Democrats have their own billionaires contributing to PACs and super PACs. Reid Hoffman, founder of LinkedIn and current Microsoft board member, has already given $10 million to help Harris. He has also stated that he hopes a future President Harris would fire Federal Trade Commission chairperson Lina Khan. A Biden-appointed regulator, Khan has aggressively pursued antitrust cases. As The Lever reports, antitrust action might hinder Microsoft’s acquisition of an AI company in which Hoffman is heavily invested.
Regardless of the sums that billionaires and millionaires drop into the process, whether transparently or as dark money, the election, ultimately, will be decided by voters. The Harris-Walz campaign is hoping that a reinvigorated base, with major support from organized labor, will propel them to victory in November.
One of the nation’s largest and most powerful unions, the United Auto Workers, has endorsed Harris and is actively organizing its membership to ensure her victory.

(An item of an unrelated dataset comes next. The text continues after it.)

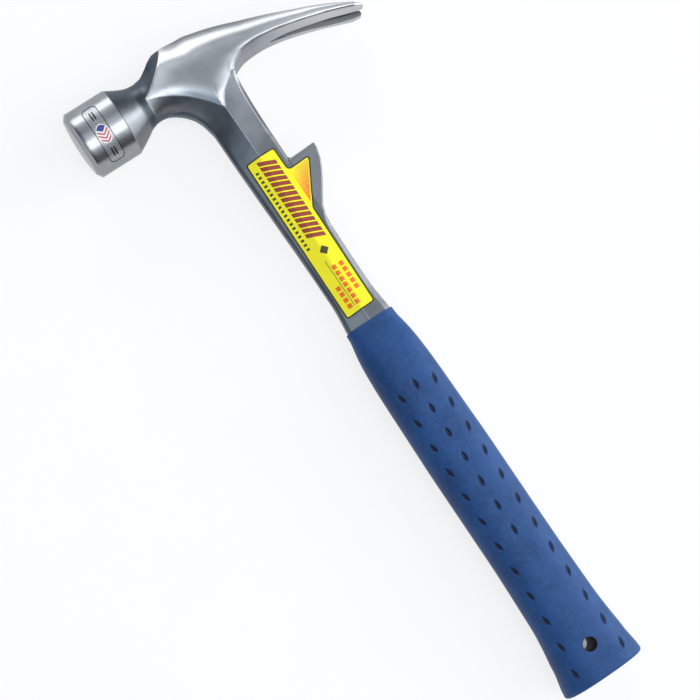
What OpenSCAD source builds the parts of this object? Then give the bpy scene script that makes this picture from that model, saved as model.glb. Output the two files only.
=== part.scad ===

Following the Trump/Musk livestreamed conversation on X, the UAW filed a complaint with the National Labor Relations Board, accusing Trump and Musk of “illegal attempts to threaten and intimidate workers.” Musk laughed as Trump praised his willingness to slash jobs:
DONALD TRUMP: “You’re the greatest cutter. I mean, I look at what you do. You walk in, and you just say, ‘You want to quit?’”
Elon Musk: “Yeah.”
DONALD TRUMP: “They go on strike. I won’t mention the name of the company, but they go on strike. And you say, ‘That’s OK. You’re all gone. You’re all gone. So, every one of you is gone.’ And you are the greatest.”
The UAW alleged the threat to fire striking workers was directed at Musk’s non-union workforce at Tesla. The UAW has more than a million members nationally, many in Michigan, a critical swing state. Come November, it may be the workers, not the billionaires, who get the last laugh.